Know Your Data: revealing the data behind Israel’s judicial reform by Naomi Rozett Studio

On January 4th, 2023 Israel was sent into political and social turmoil.

The newly appointed Minister of Justice announced an elaborate plan to change the way the judicial system works. Since then, Israel has been experiencing one of the most serious crises in its history. Fear that the country is being stripped of its democratic nature has sent tens of thousands to demonstrate every week. With no end in sight, this deep crisis is threatening the delicate social balance of Israel’s society.

As in other places around the world, the debate over Israel's judicial system is full of inaccuracies and misconceptions. Facts are being twisted and misused to illustrate a skewed view of the political balance of power to justify the new reform. At times like these, graphic designers and information designers have a key role. We have the tools to make data accessible in a clear, visual form. Knowledge is power, and knowing the facts can illuminate the extent of the present transformation.

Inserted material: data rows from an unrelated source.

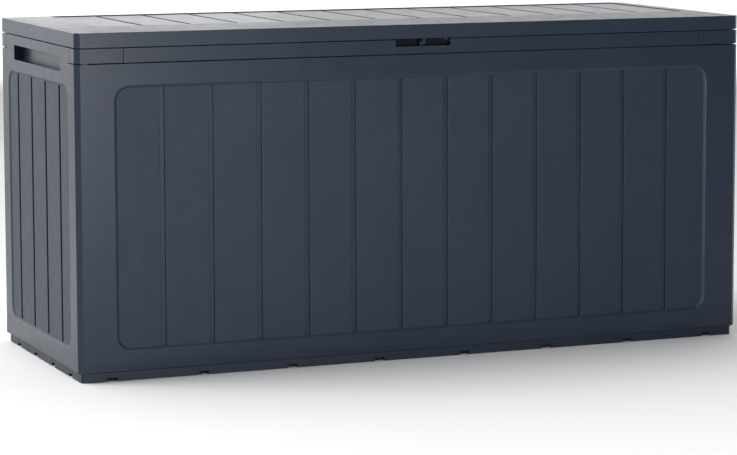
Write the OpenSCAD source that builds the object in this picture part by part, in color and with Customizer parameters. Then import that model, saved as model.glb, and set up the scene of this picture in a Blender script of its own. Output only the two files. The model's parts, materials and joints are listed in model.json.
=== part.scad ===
// Deck storage box: a flat-packed moulded box with a hinged lid.
// X runs along the width, the front faces -Y and Z is up.
// The origin is the centre of the footprint, on the ground.

/* [Overall] */
// Width over the side walls
box_w = 1160; // [1120:1:1200]
// Depth from the front face to the rear face
box_d = 435; // [425:1:470]
// Height from the ground to the ridge of the lid
box_h = 550; // [520:1:600]
// Size of the flat on each vertical corner, along one face
corner_flat = 7.75; // [6:0.25:10]
// Thickness of the moulded skins
skin = 2.6; // [2.4:0.1:3]
// Width of the shadow gaps under the lid and under the header
seam = 1.6; // [1.2:0.1:2]
// Width of the upright joints between header pieces
joint_gap = 0.8; // [0.4:0.1:1.2]

/* [Lid] */
// Height of the lid from its lower edge to its ridge
lid_h = 27.7; // [26:0.1:32]
// Rise of the sloping border from the skirt to the ridge
border_rise = 5; // [3:0.5:7]
// Distance from the lid's side edge to the ridge
border_side = 60; // [50:1:70]
// Distance from the lid's front edge to the ridge
border_front = 75.5; // [65:0.5:85]
// Depth of the deck below the ridge
deck_sink = 1.5; // [1:0.1:2]
// Thickness of the deck
deck_t = 4; // [3.8:0.1:5]
// Width of the grooves in the deck
deck_groove_w = 7; // [4:0.5:8]
// Depth of the grooves in the deck
deck_groove_sink = 2.4; // [1:0.1:2.4]
// Distance between the deck's grooves
deck_pitch = 80; // [76:0.5:82]

/* [Walls] */
// Height of the header band at the top of the walls
header_h = 22.7; // [21:0.1:25]
// Depth of the header pieces, from face to inner skin
header_depth = 22; // [21:0.5:24]
// Length of a corner cap along the front
cap_front = 77; // [70:1:90]
// Length of a corner cap along the side
cap_side = 35; // [32:1:40]
// Lower edge of the fields of boards
field_low = 47.5; // [45:0.5:60]
// Gap between the top of the fields and the header
field_drop = 35; // [30:1:45]
// Corner radius of the fields
field_r = 25; // [15:1:30]
// Width of the slope from the frame down to the boards
field_slope = 4.3; // [2:0.1:6]
// Distance from the wall's edge to the field on the long walls
long_margin = 61.5; // [55:0.5:70]
// Distance from the wall's edge to the field on the side walls
side_margin = 43.5; // [40:0.5:50]
// Depth of the boards below the frame
board_sink = 2; // [1.5:0.1:2.2]
// Depth of the grooves below the boards
groove_sink = 3.2; // [1:0.1:3.4]
// Width of the grooves between boards
groove_w = 8; // [5:0.5:10]
// Distance between the grooves of the long walls
long_pitch = 80.2; // [76:0.1:82]
// Distance between the grooves of the side walls
side_pitch = 80; // [76:0.5:82]

/* [Handles] */
// Width of a handle pocket
handle_w = 271; // [200:1:280]
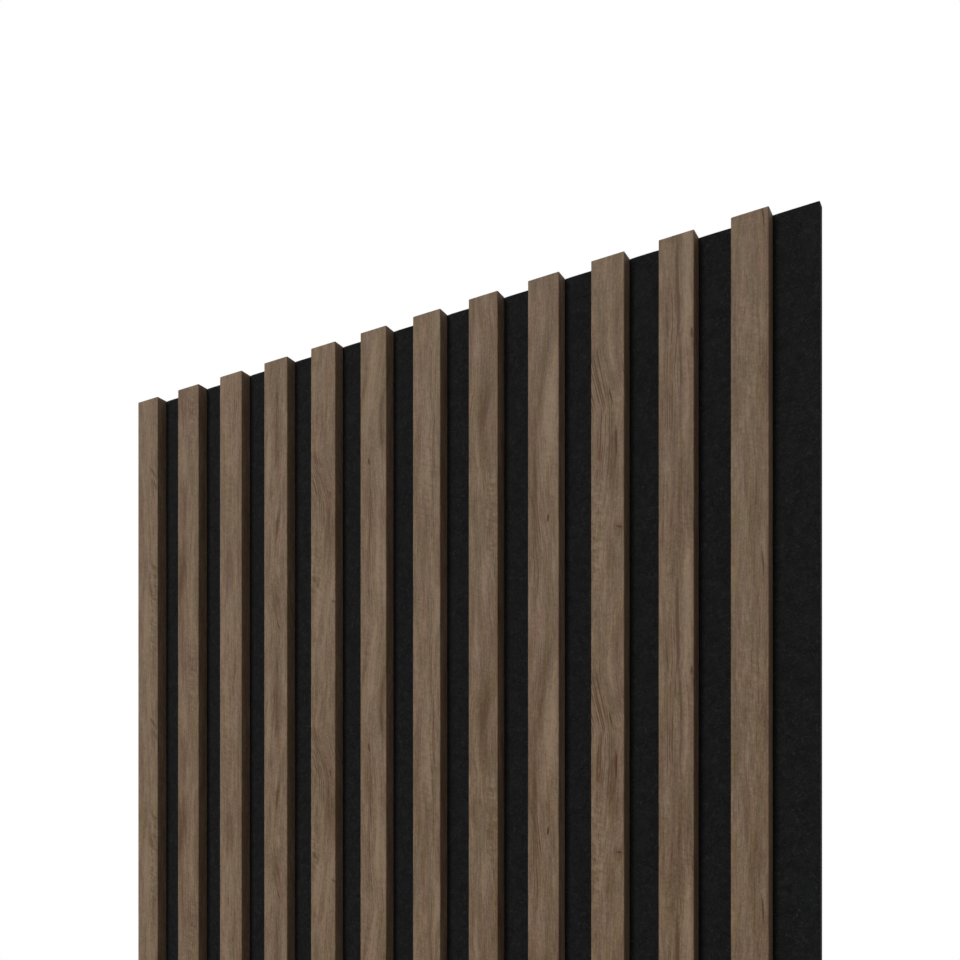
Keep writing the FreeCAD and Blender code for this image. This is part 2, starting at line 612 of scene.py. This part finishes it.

My project confronts key assumptions underlying the reform. The first series deals with the assumption that the Supreme Court intervenes too often in the lawmaking process by overturning laws. Three graphs illustrate, firstly, how many laws were overturned on average over the years; secondly, what was the given cause for the ruling, i.e. what values did the laws violate; and thirdly, the frequency of overturning laws in Israel in comparison to other countries.

The second series deals with the assumption that the composition of judges, especially in the Supreme Court, does not reflect the complex demographics of Israeli society. The first graph depicts the lack of religious diversity in judicial positions in all courts. The second, illustrates the changes in the diversity of the Supreme Court over the years. The third, illustrates the amount of women in judicial positions in all courts, this is also compared to the percentage of women in the other two branches of government - the Knesset and the government.

The name of the project, “Know your data”, is a play on the traditional Hebrew phrase “Know from where you come, and where you are going.” As this graphic project underscores, presenting accurate, unbiased data is an integral part of understanding the present and recognizing where we’re heading.